▶ Exercise
Write out the whole listing exactly as it stands.

▶ Stored data
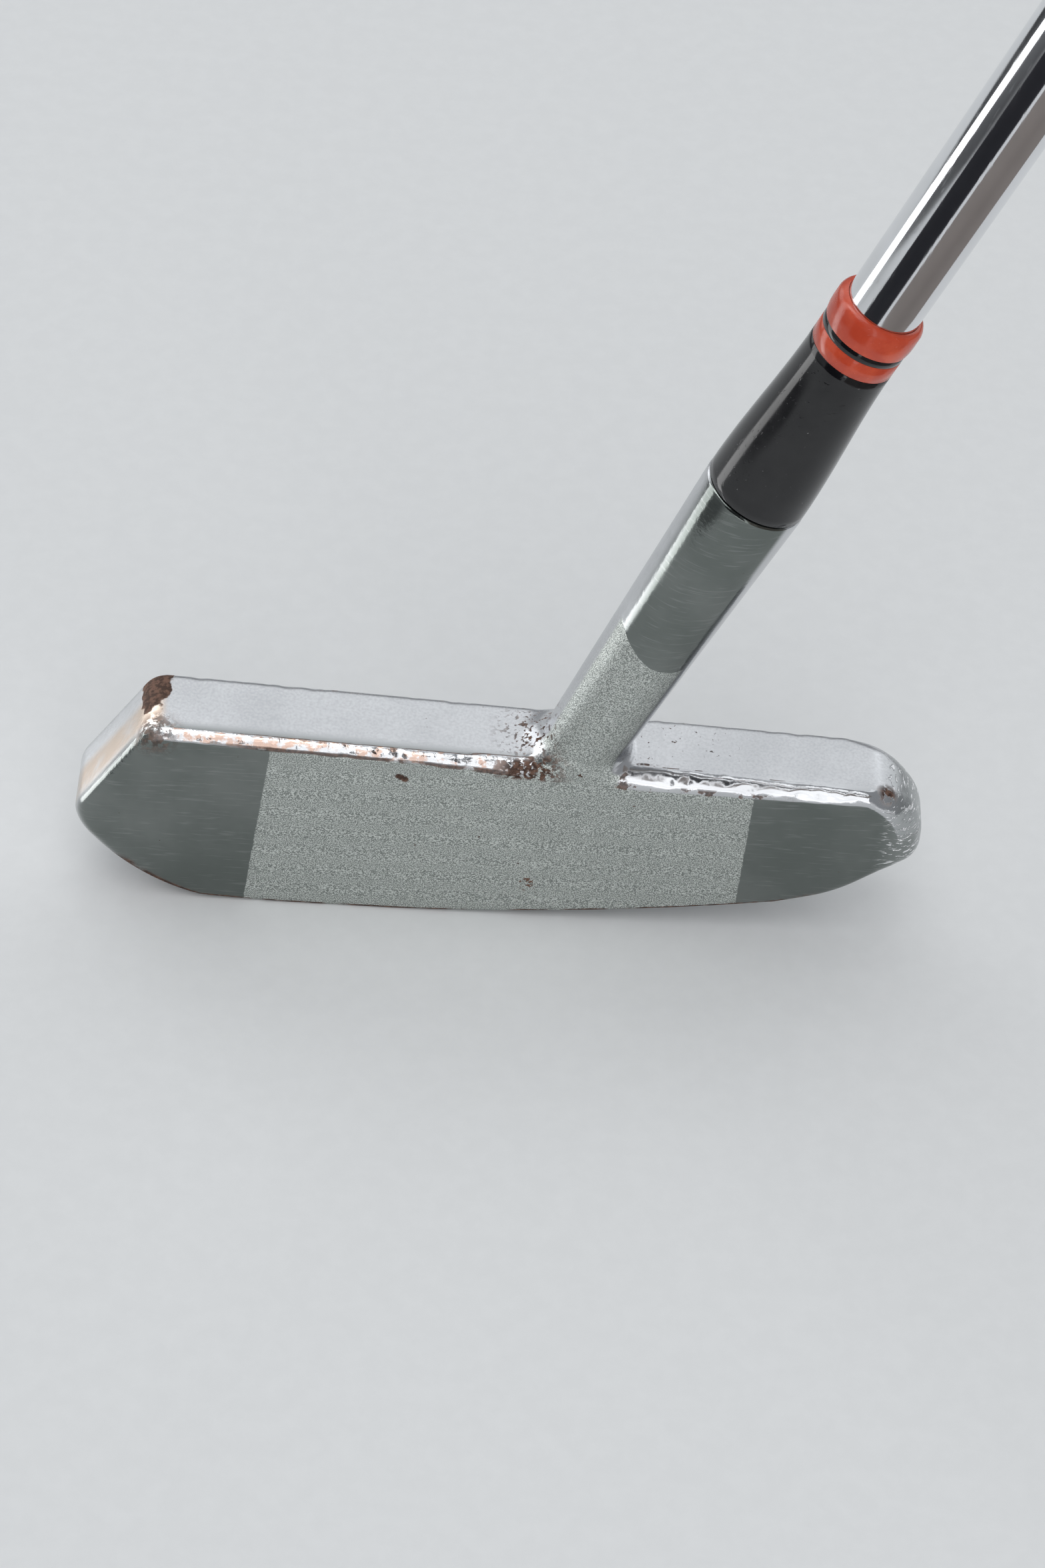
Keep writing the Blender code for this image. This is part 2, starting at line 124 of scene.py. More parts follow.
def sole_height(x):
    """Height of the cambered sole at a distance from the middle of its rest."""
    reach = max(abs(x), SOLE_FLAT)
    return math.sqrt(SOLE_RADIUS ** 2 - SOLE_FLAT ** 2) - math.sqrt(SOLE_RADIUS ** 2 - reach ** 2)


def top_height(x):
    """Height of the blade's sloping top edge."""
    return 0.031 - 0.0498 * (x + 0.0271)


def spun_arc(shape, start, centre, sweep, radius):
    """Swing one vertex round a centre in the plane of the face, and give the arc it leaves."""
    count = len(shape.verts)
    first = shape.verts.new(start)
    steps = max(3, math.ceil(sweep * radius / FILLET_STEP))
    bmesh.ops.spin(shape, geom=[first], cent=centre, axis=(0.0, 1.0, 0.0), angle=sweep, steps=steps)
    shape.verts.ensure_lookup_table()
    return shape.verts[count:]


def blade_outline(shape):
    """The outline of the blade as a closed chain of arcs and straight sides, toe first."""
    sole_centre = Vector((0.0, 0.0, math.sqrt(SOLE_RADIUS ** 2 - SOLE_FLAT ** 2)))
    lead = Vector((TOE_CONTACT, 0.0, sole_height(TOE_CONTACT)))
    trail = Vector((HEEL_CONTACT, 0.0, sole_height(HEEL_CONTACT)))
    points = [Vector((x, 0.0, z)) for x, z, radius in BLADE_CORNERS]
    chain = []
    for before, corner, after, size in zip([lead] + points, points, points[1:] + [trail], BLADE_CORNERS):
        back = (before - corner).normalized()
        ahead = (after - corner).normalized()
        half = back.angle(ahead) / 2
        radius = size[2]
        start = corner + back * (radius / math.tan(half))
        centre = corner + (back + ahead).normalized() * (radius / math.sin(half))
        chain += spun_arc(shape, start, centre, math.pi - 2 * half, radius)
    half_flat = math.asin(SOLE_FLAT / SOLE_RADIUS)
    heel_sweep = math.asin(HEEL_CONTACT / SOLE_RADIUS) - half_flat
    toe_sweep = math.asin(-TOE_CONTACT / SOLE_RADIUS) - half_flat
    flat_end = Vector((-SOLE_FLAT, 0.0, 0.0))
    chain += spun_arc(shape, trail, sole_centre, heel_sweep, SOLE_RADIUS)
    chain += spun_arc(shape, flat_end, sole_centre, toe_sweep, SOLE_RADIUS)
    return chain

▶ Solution
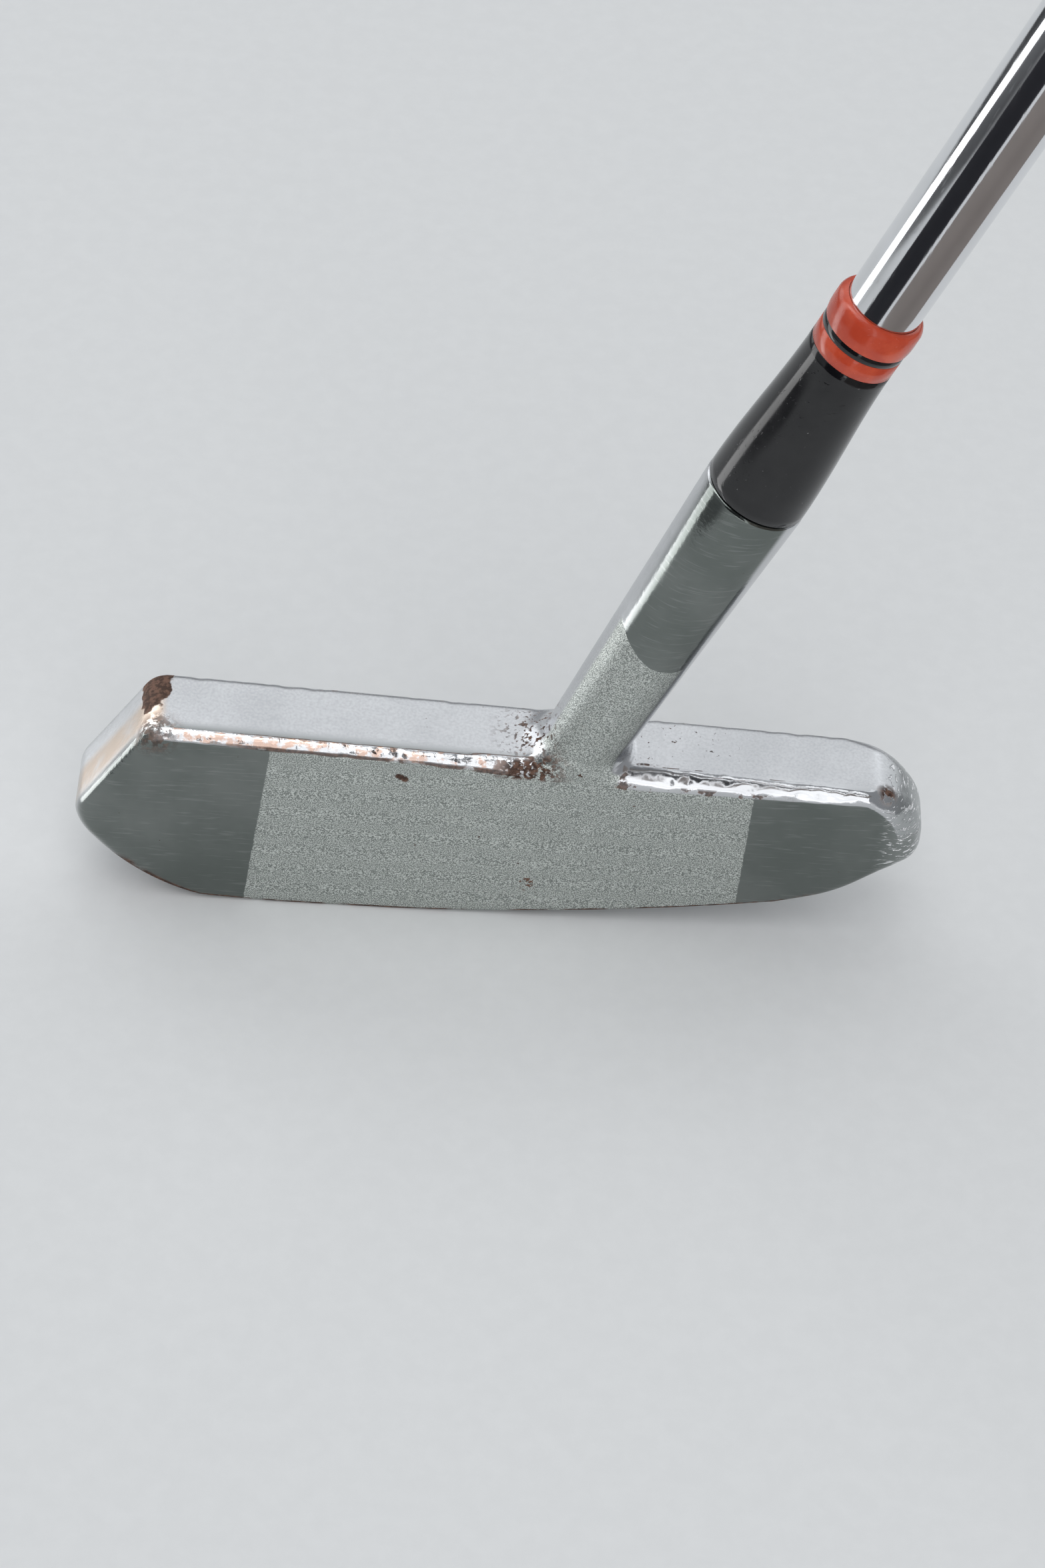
Keep writing the Blender code for this image. This is part 2, starting at line 124 of scene.py. More parts follow.
def sole_height(x):
    """Height of the cambered sole at a distance from the middle of its rest."""
    reach = max(abs(x), SOLE_FLAT)
    return math.sqrt(SOLE_RADIUS ** 2 - SOLE_FLAT ** 2) - math.sqrt(SOLE_RADIUS ** 2 - reach ** 2)


def top_height(x):
    """Height of the blade's sloping top edge."""
    return 0.031 - 0.0498 * (x + 0.0271)


def spun_arc(shape, start, centre, sweep, radius):
    """Swing one vertex round a centre in the plane of the face, and give the arc it leaves."""
    count = len(shape.verts)
    first = shape.verts.new(start)
    steps = max(3, math.ceil(sweep * radius / FILLET_STEP))
    bmesh.ops.spin(shape, geom=[first], cent=centre, axis=(0.0, 1.0, 0.0), angle=sweep, steps=steps)
    shape.verts.ensure_lookup_table()
    return shape.verts[count:]


def blade_outline(shape):
    """The outline of the blade as a closed chain of arcs and straight sides, toe first."""
    sole_centre = Vector((0.0, 0.0, math.sqrt(SOLE_RADIUS ** 2 - SOLE_FLAT ** 2)))
    lead = Vector((TOE_CONTACT, 0.0, sole_height(TOE_CONTACT)))
    trail = Vector((HEEL_CONTACT, 0.0, sole_height(HEEL_CONTACT)))
    points = [Vector((x, 0.0, z)) for x, z, radius in BLADE_CORNERS]
    chain = []
    for before, corner, after, size in zip([lead] + points, points, points[1:] + [trail], BLADE_CORNERS):
        back = (before - corner).normalized()
        ahead = (after - corner).normalized()
        half = back.angle(ahead) / 2
        radius = size[2]
        start = corner + back * (radius / math.tan(half))
        centre = corner + (back + ahead).normalized() * (radius / math.sin(half))
        chain += spun_arc(shape, start, centre, math.pi - 2 * half, radius)
    half_flat = math.asin(SOLE_FLAT / SOLE_RADIUS)
    heel_sweep = math.asin(HEEL_CONTACT / SOLE_RADIUS) - half_flat
    toe_sweep = math.asin(-TOE_CONTACT / SOLE_RADIUS) - half_flat
    flat_end = Vector((-SOLE_FLAT, 0.0, 0.0))
    chain += spun_arc(shape, trail, sole_centre, heel_sweep, SOLE_RADIUS)
    chain += spun_arc(shape, flat_end, sole_centre, toe_sweep, SOLE_RADIUS)
    return chain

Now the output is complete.